Do not choose a website design company only because they are the cheapest. A low-cost website may seem attractive at first, but it can cost more later if it is slow, poorly written, inaccessible, or difficult to update.
At the same time, the most expensive company is not always the best. Compare what is included in the price.
Check whether the package includes design, development, content writing, SEO setup, mobile optimisation, accessibility basics, forms, hosting support, training, and post-launch support.
A good website is an investment. For an NDIS business, it can help you attract better enquiries, build trust, and present your services professionally.
Before making your decision, ask a few practical questions:
What experience do you have with NDIS or healthcare websites?
How do you approach accessibility?
Will the website be mobile-friendly?
Do you provide content writing?
Will you optimise the website for local SEO?
Can I update the website myself?
Who owns the website after completion?
What support do you provide after launch?
How long will the project take?
What exactly is included in the quote?
The answers will help you understand whether the company is professional, transparent, and suitable for your business.
Choosing the best website design company for your NDIS business is not just about finding someone who can make a nice-looking website.

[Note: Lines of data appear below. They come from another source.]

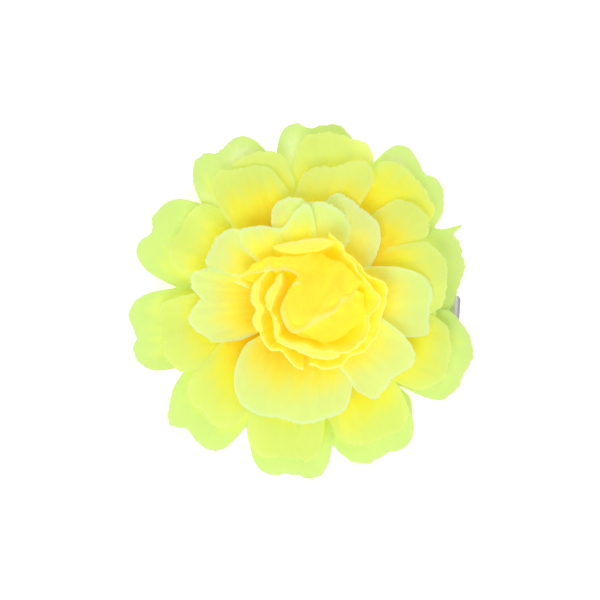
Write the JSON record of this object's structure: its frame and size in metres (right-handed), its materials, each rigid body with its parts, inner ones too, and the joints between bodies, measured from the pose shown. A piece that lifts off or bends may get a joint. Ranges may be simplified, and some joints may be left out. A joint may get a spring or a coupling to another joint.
{
  "type": "flower hair clip",
  "caption": "Sprung toothed steel hair clip with thumb levers, carrying a full fabric peony made of layered die-cut petal sheets threaded on a moulded peg.",
  "frame": {"origin": "on the flower's axis, in the plane of the clip's flat underside", "axes": "+Z out of the flower's face, away from the clip; +X along the clip from its nose to its thumb levers; +Y completes a right-handed frame and runs along the hinge"},
  "size_m": [0.1092, 0.1101, 0.0348],
  "materials": {
    "steel": "plated, satin",
    "spring_wire": "drawn wire",
    "glue": "hot-melt, cloudy",
    "felt": "felt",
    "moulding": "moulded",
    "petal_cloth": "thin woven polyester, heat-cut edges",
    "heart_cloth": "thin woven polyester, heat-cut edges"
  },
  "bodies": {
    "lower_arm": {"clip_lower_arm": "steel"},
    "flower_arm": {"clip_upper_arm": "steel", "hinge_rivet": "steel", "torsion_spring": "spring_wire", "clip_glue": "glue", "felt_backing": "felt", "flower_glue": "glue", "petal_peg": "moulding", "spacer_ring_1": "moulding", "spacer_ring_2": "moulding", "spacer_ring_3": "moulding", "spacer_ring_4": "moulding", "peg_cap": "moulding", "skirt_petals_1": "petal_cloth", "skirt_petals_2": "petal_cloth", "skirt_petals_3": "petal_cloth", "mid_petals_1": "petal_cloth", "mid_petals_2": "petal_cloth", "ruffle_petals_1": "petal_cloth", "ruffle_petals_2": "petal_cloth", "cup_petals_1": "heart_cloth", "cup_petals_2": "heart_cloth", "heart_petals_1": "heart_cloth", "heart_petals_2": "heart_cloth"}
  },
  "joints": [
    {"name": "jaw", "type": "hinge", "parent": "lower_arm", "child": "flower_arm", "pos_m": [0.024, 0, 0.003], "axis": [0, 1, 0], "range_deg": [0, 17], "stiffness_Nm_per_rad": 0.05, "springref_deg": -57.3, "deforming": ["torsion_spring"]}
  ]
}
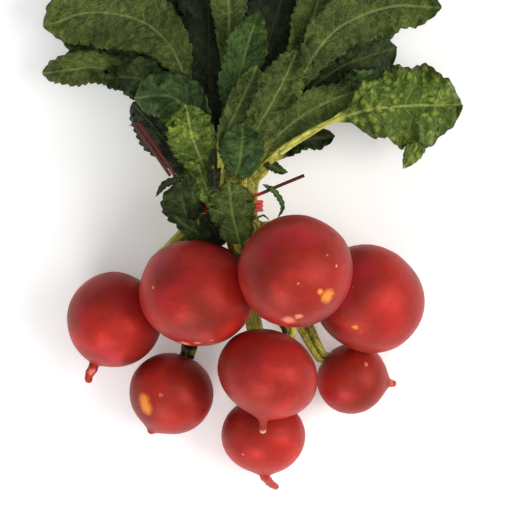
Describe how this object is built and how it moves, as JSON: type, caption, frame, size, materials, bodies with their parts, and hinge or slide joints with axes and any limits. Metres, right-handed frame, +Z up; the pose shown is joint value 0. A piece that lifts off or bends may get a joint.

You need a company that understands accessibility, trust, clear communication, mobile design, SEO, referrals, and long-term support.
Your website should make life easier for participants, families, support coordinators, and your internal team. It should clearly explain your services, reflect your values, and make it simple for people to contact you.
The right website design company will not only design pages. They will help you create a professional online presence that supports your business goals and serves your audience with clarity and respect.
For an NDIS business, the best website is one that is accessible, trustworthy, easy to use, and built for real people.